DEAR MISS MANNERS: I am a college student and often, when friends' parents are in town, they will offer to take out a group of their child's friends to a restaurant.
If I cannot attend, do I express my regrets to the son or daughter who did the inviting, or to the parents themselves, who would have done the paying?
If I accept the invitation, I generally feel it is good form to send a thank-you note to the parents -- after all, they bought me dinner. A roommate insists this is pretentious, and that warmly thanking them at the end of the meal or at our next meeting is sufficient. Who is correct?
I am 21, but many of my friends are not. Some parents have offered to buy me a glass of wine at dinner (when appropriate with our setting and meal). I certainly have no intention of drinking more than one glass or getting drunk, but is it inappropriate to accept a drink given the fact that some of my friends at the table cannot?
I generally do not assume that parents will pay the way of all of their children's friends at dinner, as the outing sometimes involves six or seven of us, and I have on occasion asked how much I owe or otherwise indicated upon the arrival of the check that I would certainly be willing to pay for my meal. Someone indicated that this may be offensive and shows that I don't think a family is well-off.
Am I being rude in my effort to be polite?
GENTLE READER: Pretentious? Rude? Does Miss Manners think that parents who receive a direct answer to their invitation and a letter of thanks are thinking, "Hummph! Who does she think she is?"
Your concern, rather, is what the other students think. What your friends are protesting is your proposing to do more than the minimum that the situation requires, which is to reply to the person who gave you the invitation and thank the hosts at the meal's end. You actually recognize that these people have done something gracious, and you want to be gracious in return.
When the others call it "pretentious," it means "I don't want to do it, so don't show me up." But why should you lower your standards to meet the common ones -- anymore than you should feel obliged to lower your age and forgo a legal drink?

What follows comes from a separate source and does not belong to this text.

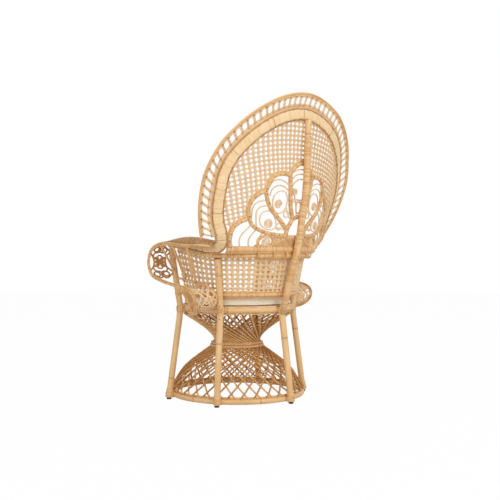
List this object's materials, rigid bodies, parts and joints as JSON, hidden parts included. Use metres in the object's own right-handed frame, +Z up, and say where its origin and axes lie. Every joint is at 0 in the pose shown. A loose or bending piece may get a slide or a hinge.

DEAR MISS MANNERS: When someone on the street offers me a flyer for something in which I know I have no interest, is it more polite to 1) take the flyer, as this is the person's job and he or she is trying to do it diligently, and then throw it away, or 2) decline the flyer so that it goes to someone who may be interested in it?
GENTLE READER: Giving out the flyers is only the physical aspect of the job. If that were all there was to it, this could be accomplished by handing them all to one (unsuspecting) person.
The purpose of the job is to get the word out to those who might be responsive. If you know in advance that you will never be persuaded to do whatever it is the flier asks you to do -- sign a petition, buy a product, or whatever else -- and yet want to help the distributor to accomplish his or her purpose, Miss Manners recommends saying "No, thank you," and moving on.